Wednesday, December 1, 2010

Judge upholds constitutionality of Obamacare

December 01, 2010
Kerem Oner

U.S. District Judge Norman K. Moon - a Bill Clinton appointee - in Lynchburg, Virginia, became the second judge to uphold the constitutionality of the insurance mandates of the new federal healthcare law.  The suit that was brought by Liberty University essentially argued that the mandate to buy insurance or to pay a penalty was not a proper exercise of congressional authority under the Commerce Clause of the U.S. Constitution.

In his opinion, Moon wrote, "there is a rational basis for Congress to conclude that individuals' decisions about how and when to pay for health care are activities that in the aggregate substantially affect the interstate health care market."

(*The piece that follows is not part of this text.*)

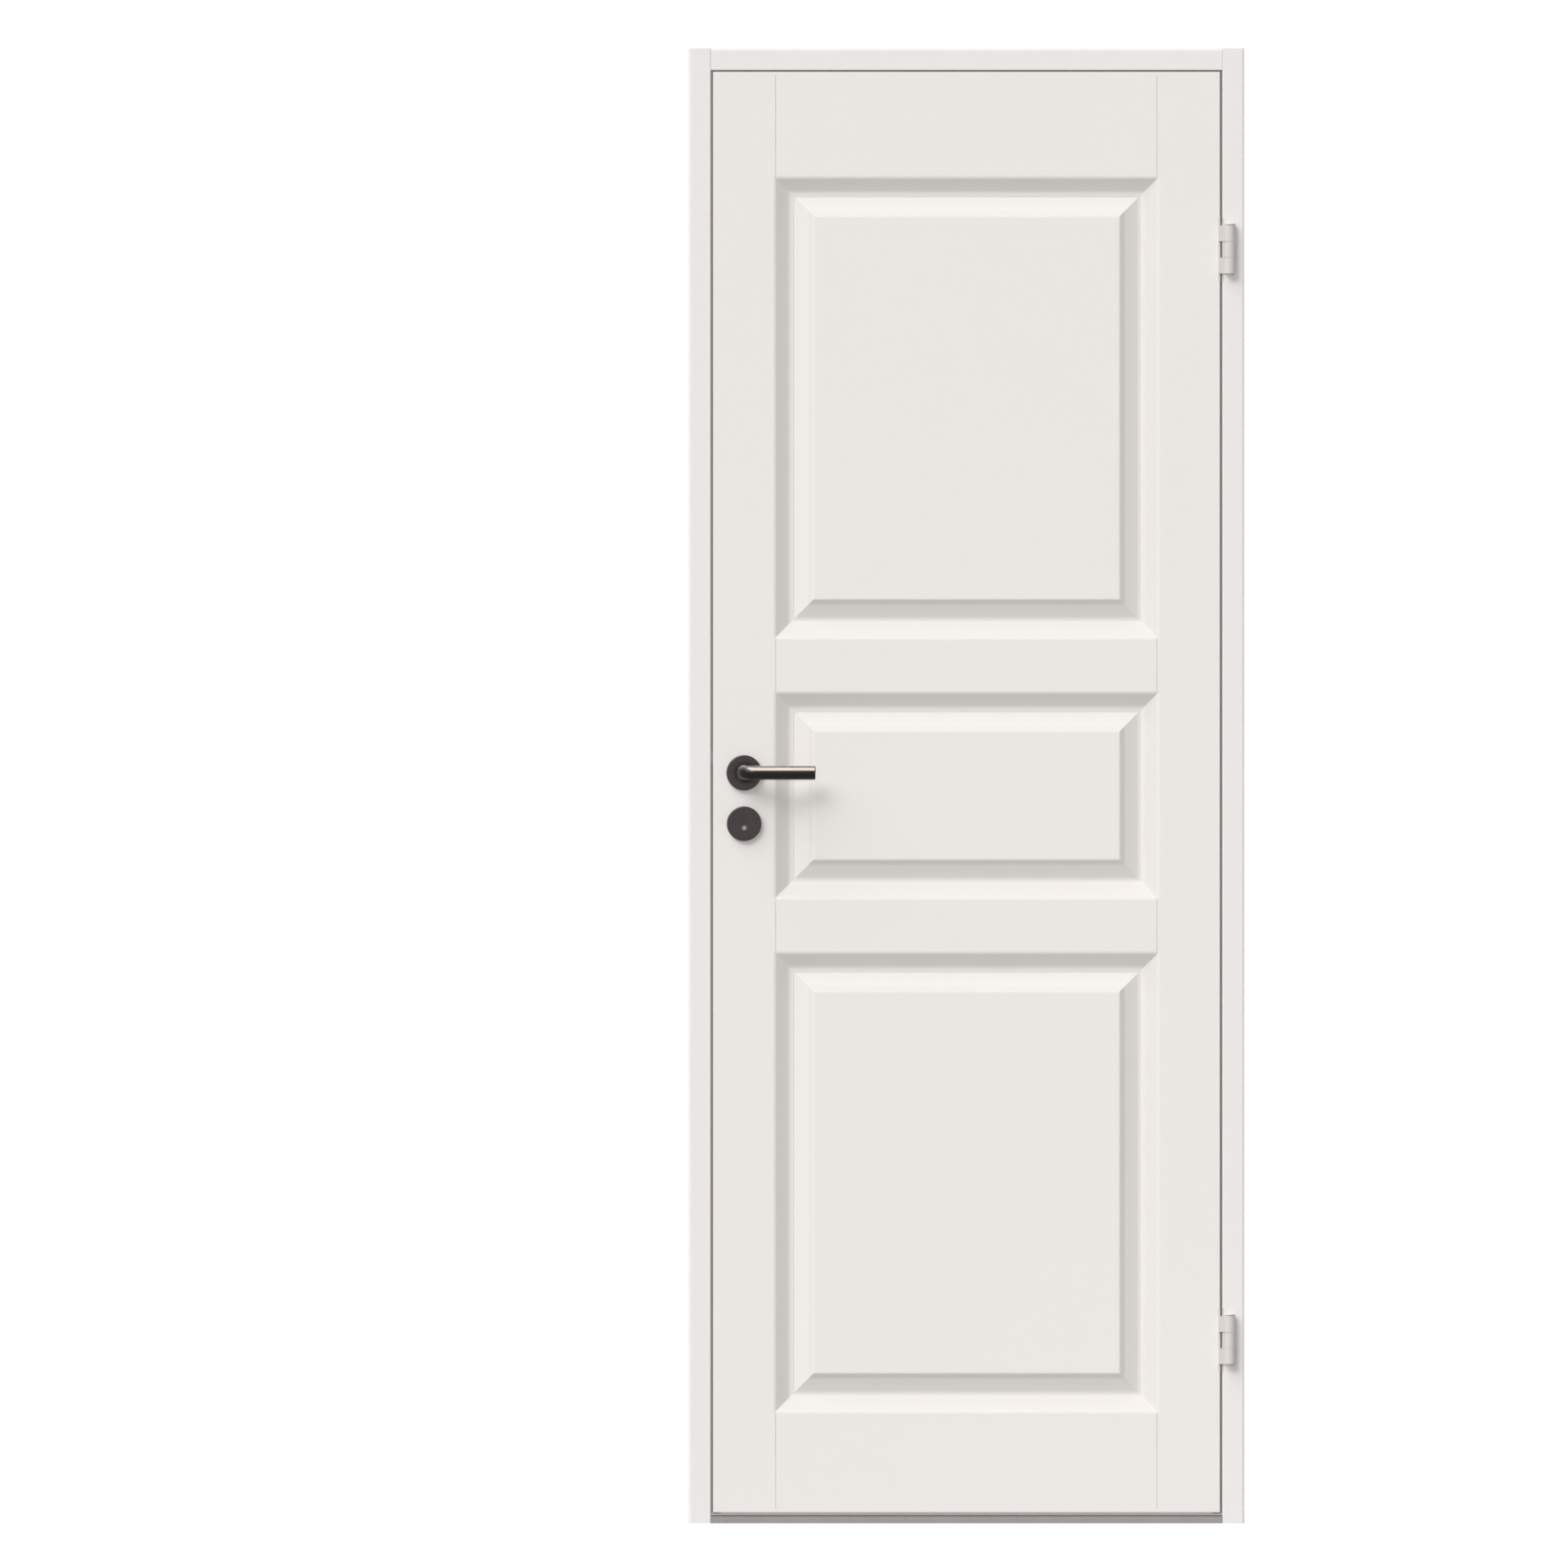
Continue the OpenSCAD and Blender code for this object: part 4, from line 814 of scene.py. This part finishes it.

Under this rationale, everything we do or refuse to do under the sun can be regulated by the government using the Commerce Clause argument.  As anyone who has been following the legal twists of this saga knows, even the Obama administration had started to give up on the Commerce Clause argument due to its weakness and was starting to focus on the government's ability to tax as the enabling constitutional argument to defend the law.  Apparently, Judge Moon is so partisan that, as a legal scholar, he could not even see past the foolishness of using the Commerce Clause as the proper constitutional argument behind this legislation. 

This opinion is just the latest mockery of what our founding fathers would have envisioned our justice system to be.  Let's hope that the judges in subsequent cases as well as the Supreme Court have a better understanding and more respect for our Constitution.